Because of the surge in CBU car imports, the Philippines lost its car assembly industry and closure of automotive parts manufacturers and pose further threat to what is left of the local auto manufacturing. So far, there are only a handful of car models being produced in the country, on CKD basis.

A 2018 Board of Investments study showed that in 2018, there were a total of 15 vehicle manufacturers with operating plants in the country, seven of which are equipped with electro-deposition painting systems. There are a total of 272 parts and components manufacturers also.

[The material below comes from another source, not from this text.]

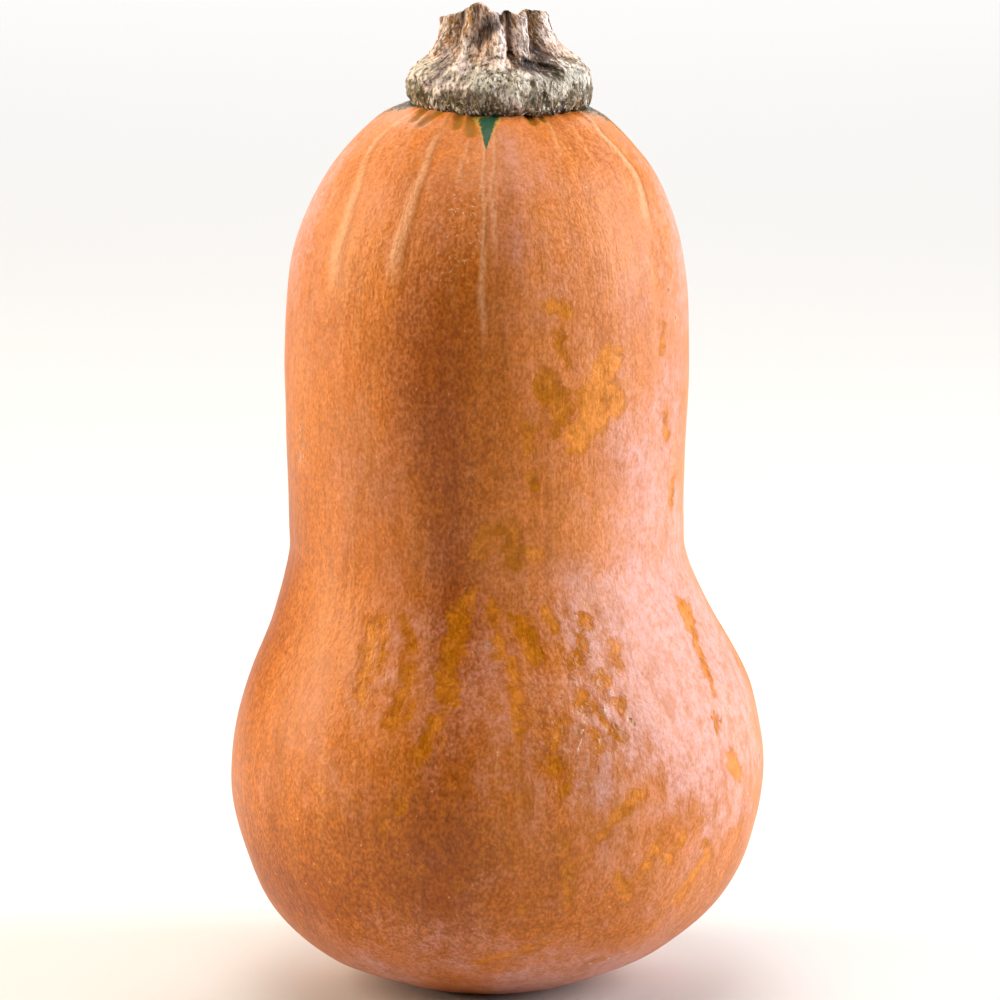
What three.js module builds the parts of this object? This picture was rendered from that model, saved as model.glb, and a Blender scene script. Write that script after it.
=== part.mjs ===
// A honeynut squash, a miniature butternut, standing on its blossom end with its cut stem on top.
// Millimetres, +Z up. The origin is on the resting face, at the centre of the squash's footprint, and -Y is the front.
//
// The squash has two pieces: the fruit, which grew as one solid, and the stem, the corky five-sided stalk that flares
// over the fruit's top and breaks or is cut off when the squash is picked.
import * as THREE from "three";

// ---------------------------------------------------------------------------------------------- driving dimensions
const BULB_WIDTH = 82; // the fruit's widest, low down round the seeds
const WAIST_WIDTH = 60.3; // the neck's narrowest, just above the bulb
const NECK_WIDTH = 61.2; // the neck's widest, below its domed top
const FRUIT_HEIGHT = 136.5; // resting face to the flat on top that the stem sits on
const FOOT_WIDTH = 20; // the flattened ring that the fruit stands on
const DIMPLE_WIDTH = 13; // the hollow inside that ring, round the blossom scar
const DIMPLE_DEPTH = 1.4;
const SCAR_WIDTH = 5; // the corky button that the blossom left
const SCAR_HEIGHT = 0.5;
const SEAT_WIDTH = 25; // the flat that the stem sits on

const FLARE_WIDTH = 28.4; // the stem's collar, at its widest
const STALK_WIDTH = 14.9; // the stem at its cut end
const STEM_HEIGHT = 14.2; // seat to the rim of the cut, halfway up its slope
const CUT_SLOPE = 1.3; // how far the rim rises at the front left and falls at the back right
const STEM_OFFSET = 0.7; // how far the collar stands to the right of the bulb's middle
const STEM_LEAN = -1.2; // how far the cut end stands to the left of the collar
const SEAT_GAP = 0.3; // fruit and stem are separate solids, this far apart
const STEM_RIBS = 5; // a squash stem is five-sided

// ------------------------------------------------------------------------------------------------------ resolution
const FRUIT_SECTORS = 52;
const FRUIT_OUTLINE_STEPS = 38;
const STEM_SECTORS = 60;
const STEM_OUTLINE_STEPS = 13;

const TAU = 2 * Math.PI;
const point = (radius, height) => new THREE.Vector2(radius, height);

// Rises smoothly from 0 at `from` to 1 at `to`.
const ramp = (value, from, to) => THREE.MathUtils.smoothstep(value, from, to);

// ----------------------------------------------------------------------------------------------------- fruit shape
// Half the fruit's outline, from the rim of its foot up the bulb, in at the waist, up the neck and over the dome.
function fruitOutline() {
  const bulb = BULB_WIDTH / 2;
  const waist = WAIST_WIDTH / 2;
  const neck = NECK_WIDTH / 2;
  const height = FRUIT_HEIGHT;
  return new THREE.SplineCurve([
    point(FOOT_WIDTH / 2, 0),
    point(0.405 * bulb, 0.012 * height),
    point(0.64 * bulb, 0.044 * height),
    point(0.84 * bulb, 0.098 * height),
    point(0.955 * bulb, 0.17 * height),
    point(bulb, 0.25 * height),
    point(0.95 * bulb, 0.335 * height),
    point(0.82 * bulb, 0.42 * height),
    point(waist + 0.3, 0.487 * height),
    point(waist, 0.54 * height),
    point(neck, 0.72 * height),
    point(0.965 * neck, 0.835 * height),
    point(0.81 * neck, 0.922 * height),
    point(0.58 * neck, 0.98 * height),
    point(SEAT_WIDTH / 2, height),
  ]).getPoints(FRUIT_OUTLINE_STEPS);
}

// The underside inside the foot: the blossom scar, the dimple round it, and the flat that rests on the floor.
function footOutline() {
  const scar = SCAR_WIDTH / 2;
  const dimple = DIMPLE_WIDTH / 2;
  return [
    point(0, DIMPLE_DEPTH - SCAR_HEIGHT),
    point(0.8 * scar, DIMPLE_DEPTH - SCAR_HEIGHT),
    point(scar, DIMPLE_DEPTH),
    point(0.75 * dimple, 0.55 * DIMPLE_DEPTH),
    point(dimple, 0),
  ];
}

// The fruit's middle wanders a little as it goes up: the foot and the neck stand left of the bulb.
const SPINE = [
  new THREE.Vector3(-1.6, 0.4, 0),
  new THREE.Vector3(-0.1, 0.1, 0.15 * FRUIT_HEIGHT),
  new THREE.Vector3(0, 0, 0.34 * FRUIT_HEIGHT),
  new THREE.Vector3(-1.8, 0.6, 0.53 * FRUIT_HEIGHT),
  new THREE.Vector3(-1.8, 0.9, 0.78 * FRUIT_HEIGHT),
  new THREE.Vector3(-0.75, 0.5, FRUIT_HEIGHT),
];

function spineAt(height) {
  const above = SPINE.findIndex((knot, i) => i > 0 && height <= knot.z);
  const to = SPINE[above < 0 ? SPINE.length - 1 : above];
  const from = SPINE[SPINE.indexOf(to) - 1];
  return from.clone().lerp(to, ramp(height, from.z, to.z));
}

// How far the fruit swells past its round outline in one direction, as a share of the radius.
function fruitSwell(angle, height) {
  const dome = ramp(height / FRUIT_HEIGHT, 0.7, 0.95);
  const bulb = 1 - ramp(height / FRUIT_HEIGHT, 0.25, 0.5);
  const oval = 0.006 * Math.cos(2 * (angle - 0.5));
  const threeSided = 0.004 * Math.cos(3 * (angle + 0.4));
  const shoulders = 0.011 * dome * Math.cos(5 * (angle + TAU / 4));
  const seedRidges = 0.004 * bulb * Math.cos(10 * (angle + TAU / 4));
  return oval + threeSided + shoulders + seedRidges;
}

// Turns a lathed solid into a grown one: moves each vertex by reshape(vertex, angle round the axis).
function grow(geometry, reshape) {
  const position = geometry.getAttribute("position");
  const vertex = new THREE.Vector3();
  for (let i = 0; i < position.count; i += 1) {
    vertex.fromBufferAttribute(position, i);
    reshape(vertex, Math.atan2(vertex.y, vertex.x));
    position.setXYZ(i, vertex.x, vertex.y, vertex.z);
  }
  geometry.computeVertexNormals();
  return geometry;
}

// LatheGeometry turns its outline about Y; this stands that axis up along Z.
function lathe(outline, sectors) {
  return new THREE.LatheGeometry(outline, sectors).rotateX(Math.PI / 2);
}

function makeFruit() {
  const seat = [point(SEAT_WIDTH / 4, FRUIT_HEIGHT), point(0, FRUIT_HEIGHT)];
  const outline = [...footOutline(), ...fruitOutline(), ...seat];
  const geometry = grow(lathe(outline, FRUIT_SECTORS), (vertex, angle) => {
    const swell = 1 + fruitSwell(angle, vertex.z);
    const middle = spineAt(vertex.z);
    vertex.x = vertex.x * swell + middle.x;
    vertex.y = vertex.y * swell + middle.y;
  });
  const rind = new THREE.MeshStandardMaterial({ color: 0xd98648, roughness: 0.45, metalness: 0 });
  const fruit = new THREE.Mesh(geometry, rind);
  fruit.name = "fruit";
  return fruit;
}

// ------------------------------------------------------------------------------------------------------ stem shape
// Half the stem's outline, from the seat out round the corky collar and up the stalk to the rim of the cut.
function stemOutline() {
  const flare = FLARE_WIDTH / 2;
  const stalk = STALK_WIDTH / 2;
  return new THREE.SplineCurve([
    point(0.95 * flare, 0),
    point(flare, 0.17 * STEM_HEIGHT),
    point(0.95 * flare, 0.36 * STEM_HEIGHT),
    point(0.78 * flare, 0.52 * STEM_HEIGHT),
    point(1.12 * stalk, 0.68 * STEM_HEIGHT),
    point(stalk, STEM_HEIGHT),
  ]).getPoints(STEM_OUTLINE_STEPS);
}

// The stalk's five ribs, sharp on the stalk and spreading into the broad lobes of the collar.
function stemSwell(angle, height) {
  const climb = ramp(height / STEM_HEIGHT, 0.1, 0.75);
  const twist = 0.25 * climb;
  const rib = Math.cos(STEM_RIBS * (angle - twist + TAU / 4 + 0.3));
  const sharpRib = 0.5 * (rib + rib * Math.abs(rib));
  return (0.028 + 0.085 * climb) * sharpRib;
}

// The cut slopes back from its highest point, at the front left, and its rim is uneven.
function cutRise(angle) {
  const fromPeak = angle + 0.6 * Math.PI;
  return CUT_SLOPE * Math.cos(fromPeak) + 0.25 * Math.cos(3 * fromPeak);
}

function makeStem() {
  const stalk = STALK_WIDTH / 2;
  const cut = [
    point(0.72 * stalk, 0.985 * STEM_HEIGHT),
    point(0.4 * stalk, 0.93 * STEM_HEIGHT),
    point(0, 0.9 * STEM_HEIGHT),
  ];
  const outline = [point(0, 0), point(FLARE_WIDTH / 4, 0), ...stemOutline(), ...cut];
  const geometry = grow(lathe(outline, STEM_SECTORS), (vertex, angle) => {
    const climb = ramp(vertex.z / STEM_HEIGHT, 0.4, 1);
    const edge = Math.min(1, Math.hypot(vertex.x, vertex.y) / stalk);
    const swell = 1 + stemSwell(angle, vertex.z);
    vertex.x = vertex.x * swell + STEM_LEAN * climb;
    vertex.y *= swell;
    vertex.z += climb * edge * cutRise(angle);
  });
  const cork = new THREE.MeshStandardMaterial({ color: 0x9c8468, roughness: 0.9, metalness: 0 });
  const stem = new THREE.Mesh(geometry, cork);
  stem.name = "stem";
  stem.position.set(STEM_OFFSET, spineAt(FRUIT_HEIGHT).y, FRUIT_HEIGHT + SEAT_GAP);
  return stem;
}

// -------------------------------------------------------------------------------------------------------- assembly
const squash = new THREE.Group();
squash.add(makeFruit(), makeStem());

// Centre the footprint on the origin.
const middle = new THREE.Box3().setFromObject(squash).getCenter(new THREE.Vector3());
squash.position.set(-middle.x, -middle.y, 0);

export default squash;
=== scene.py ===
"""A honeynut squash, a miniature butternut, standing on its blossom end with its dry corky stem on top.

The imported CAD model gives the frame: the fruit and the stem each fill their CAD node's box. Both are made
here as fine meshes, with the veins, folds, rubbed patches and cracks that the CAD leaves out.

Shapes are worked out in millimetres and turned into metres when a mesh is made. A place on the squash is an
azimuth in degrees, 0 at the front and 90 at the right-hand side, and a height above the floor.
"""

import math

import bpy
import numpy as np
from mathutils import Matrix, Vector, noise


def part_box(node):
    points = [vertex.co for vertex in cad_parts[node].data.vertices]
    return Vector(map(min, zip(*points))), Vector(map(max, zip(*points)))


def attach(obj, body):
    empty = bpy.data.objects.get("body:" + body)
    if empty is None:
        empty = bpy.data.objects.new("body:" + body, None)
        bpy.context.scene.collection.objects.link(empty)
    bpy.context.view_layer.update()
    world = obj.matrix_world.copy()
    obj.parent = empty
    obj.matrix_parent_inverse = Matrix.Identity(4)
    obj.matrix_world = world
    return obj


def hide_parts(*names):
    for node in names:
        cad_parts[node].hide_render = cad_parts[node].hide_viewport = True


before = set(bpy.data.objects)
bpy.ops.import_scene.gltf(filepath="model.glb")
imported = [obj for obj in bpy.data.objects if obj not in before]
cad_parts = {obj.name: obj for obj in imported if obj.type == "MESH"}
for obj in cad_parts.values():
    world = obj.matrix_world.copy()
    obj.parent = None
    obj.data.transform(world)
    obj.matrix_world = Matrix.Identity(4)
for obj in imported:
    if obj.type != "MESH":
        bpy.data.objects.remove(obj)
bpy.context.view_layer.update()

MM = 0.001
FRUIT_LOW, FRUIT_HIGH = (np.array(corner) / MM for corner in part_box("fruit"))
STEM_LOW, STEM_HIGH = (np.array(corner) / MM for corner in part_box("stem"))
BULB = (FRUIT_HIGH[0] - FRUIT_LOW[0]) / 2  # the fruit's largest radius
FRUIT_HEIGHT = FRUIT_HIGH[2] - FRUIT_LOW[2]
FLARE = (STEM_HIGH[0] - STEM_LOW[0]) / 2  # the stem collar's radius
STALK = 0.525 * FLARE  # the radius of the stem at its cut end
STEM_HEIGHT = STEM_HIGH[2] - STEM_LOW[2]
UNDER_THE_STEM = 1  # how much of the shoulder the collar covers, beyond the seat

FRUIT_COLUMNS = 420
FRUIT_ROWS = 228
STEM_COLUMNS = 500
STEM_ROWS = 190
SEED = 11


# ------------ small helpers
def smoothstep(value, start, end):
    share = np.clip((value - start) / (end - start), 0, 1)
    return share * share * (3 - 2 * share)


def bump(distance, half_width):
    """A smooth hump: 1 where the distance is nought, fading to nothing a little past the half width."""
    return np.exp(-((distance / half_width) ** 2))


def turn(azimuth, middle):
    """How far an azimuth in radians is from another in degrees, in radians, the short way round."""
    return (azimuth - np.radians(middle) + math.pi) % (2 * math.pi) - math.pi


def curve_through(knots, steps):
    """A smooth line through (radius, height) knots, with so many steps between each two."""
    knots = np.array(knots)
    ends = np.vstack([2 * knots[0] - knots[1], knots, 2 * knots[-1] - knots[-2]])
    share = np.linspace(0, 1, steps, endpoint=False)[:, None]
    pieces = []
    for before, start, end, after in zip(ends, ends[1:], ends[2:], ends[3:]):
        slope_in = (end - before) / 2
        slope_out = (after - start) / 2
        rise = end - start
        cubic = slope_in + slope_out - 2 * rise
        square = 3 * rise - 2 * slope_in - slope_out
        pieces.append(start + share * (slope_in + share * (square + share * cubic)))
    return np.vstack([*pieces, knots[-1:]])


def stack(*parts):
    """Arrays side by side along a new last axis, each one first spread over the shape that they share."""
    return np.stack(np.broadcast_arrays(*parts), axis=-1)


def length_along(line, density=1):
    """How far along a line each of its points is, with each of its steps counted density times."""
    steps = np.hypot(*np.diff(line, axis=0).T)
    return np.concatenate([[0], np.cumsum(steps * density)])


def spread(line, count, density):
    """That line again with so many points, closer together where density of the place is more."""
    reached = length_along(line, density((line[1:] + line[:-1]) / 2))
    wanted = np.linspace(0, reached[-1], count)
    return stack(*(np.interp(wanted, reached, column) for column in line.T))


def noise_at(points, size, octaves=1, ridged=False):
    """Smooth noise from about -1 to 1 at each point of a grid, with lumps of that size in millimetres."""
    flat = points.reshape(-1, 3) / size
    if ridged:
        values = [noise.ridged_multi_fractal(p, 1, 2.1, octaves, 1, 2) - 1.2 for p in flat]
    elif octaves > 1:
        values = [noise.fractal(p, 0.8, 2.1, octaves) for p in flat]
    else:
        values = [noise.noise(p) for p in flat]
    return np.array(values).reshape(points.shape[:-1])


def fill_sideways(points, low, high):
    """Stretches points a little so that they just fill a box from side to side and from front to back."""
    for axis in (0, 1):
        least = points[..., axis].min()
        most = points[..., axis].max()
        share = (points[..., axis] - least) / (most - least)
        points[..., axis] = low[axis] + share * (high[axis] - low[axis])


def with_poles(grid):
    """A grid's values in one row, then the means of its first and of its last row."""
    return np.concatenate([grid.reshape(-1, *grid.shape[2:]), grid[:1].mean(1), grid[-1:].mean(1)])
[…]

The industry has an annual capacity of 250,000 units all vehicle types included. In 2011, the auto industry generated prodcuition valued at ₱368 billion equal to 4 percent in GDP.

The move to protect the local car manufacturing industry came on the heels of the full implementation of the Comprehensive Automotive Resurgence Strategy (CARS) program.

When asked about this move, DTI Undersecretary Ceferino S. Rodolfo commented that the Philippines has been very prudent in its right to exercise the trade remedies allowed by the WTO to protect its domestic industries.

So far, the Philippines has imposed only two safeguard measures and anti-dumping cases each.

Comparatively, for the period 2010-2017 Indonesia and Thailand have already imposed 28 each anti-dumping, Malaysia has 23, Vietnam 7. On safeguard measure, Indonesia has imposed 14, Thailand and Vietnam with 4 each and Malaysia 3.

The move to protect the local car manufacturing industry came on the heels of the full implementation of the Comprehensive Automotive Resurgence Strategy (CARS) program.

Notably, this is the first time in the Philippines that a labor union initiated a safeguard measure petition. But, it could be recalled that in the WTO US-China Dispute Settlement case 399 on tires, the petition to file safeguard duty came from the steel, paper and forestry, rubber, manufacturing, energy, allied energy and service workers’ international union. This labor union filed their petition before the US International Trade Commission for trade remedy before the WTO.